Solve the following recurrence equation using the characteristics equation where n is a power of 2:
$$T(n) = 7T\left(\frac{n}{2}\right) + 18\left(\frac{n}{2}\right)^2, T(1) = 0, n>1$$
I thought of converting it into a linear recurrence, which I almost managed to do:
$$2^k=n$$ $$T(2^k)=7T(2^{k-1})+18(2^{k-1})^2$$ $$T(m) = T(2^k)$$ $$T(m) = 7T(m-1) + 18(2^{m-1})^2$$
But this is definitely wrong because of the last term.

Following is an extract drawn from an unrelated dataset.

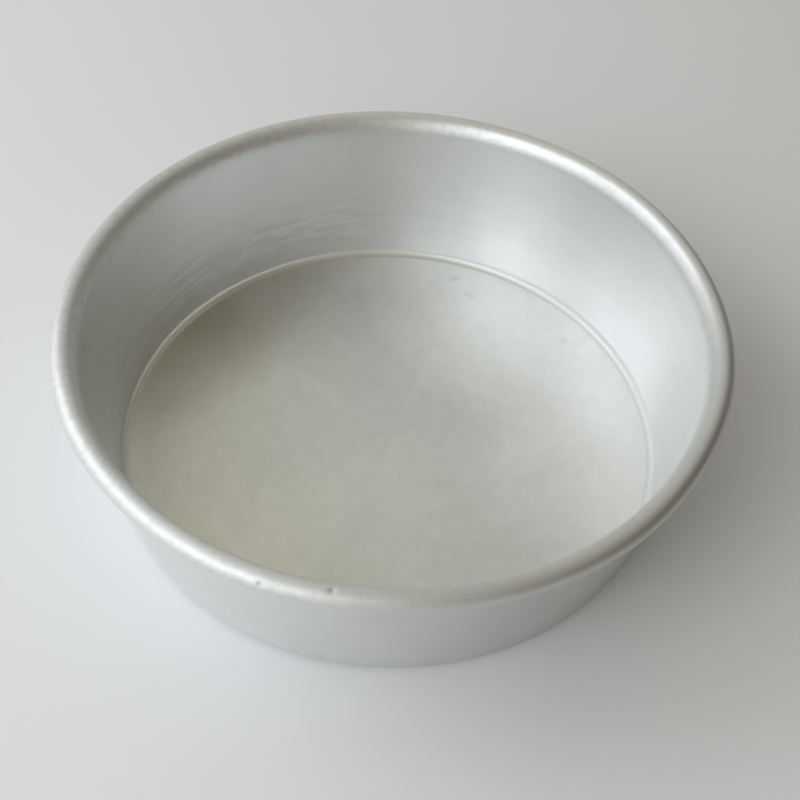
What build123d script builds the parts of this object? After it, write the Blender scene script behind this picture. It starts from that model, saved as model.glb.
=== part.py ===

Any workaround?
Expanding on my comment:
$$T\left(2^k\right) = 7\, T\left(2^{k-1}\right) + 18 \cdot \left(2^{k-1}\right)^2\;\;\iff\;\; a_k = 7\,a_{k-1} + 18\cdot 2^{2k-2} \tag{1}$$
$$ {\color{blue}{4}} \, \frac{a_k}{2^{2k-2} \cdot \color{blue}{4}} = 7\,\frac{a_{k-1}}{2^{2(k-1)}} + 18 \;\;\iff\;\; 4\,b_k = 7 b_{k-1} + 18 \tag{2} $$
Relation $(2)$ is a linear recurrence with constant coefficients, which can be solved with the usual methods. Or directly, writing it as $4\left(b_k + 6\right) = 7\left(b_{k-1}+6\right)$ shows that $c_k = b_k + 6$ is a geometric progression, so $\,c_k = c_0 \left(\frac{7}{4}\right)^k\,$, $\,b_k=c_k - 6\,$, $\,a_k = 2^{2k}b_k\,$, $T(n)=a_{\log_2 n}\,$.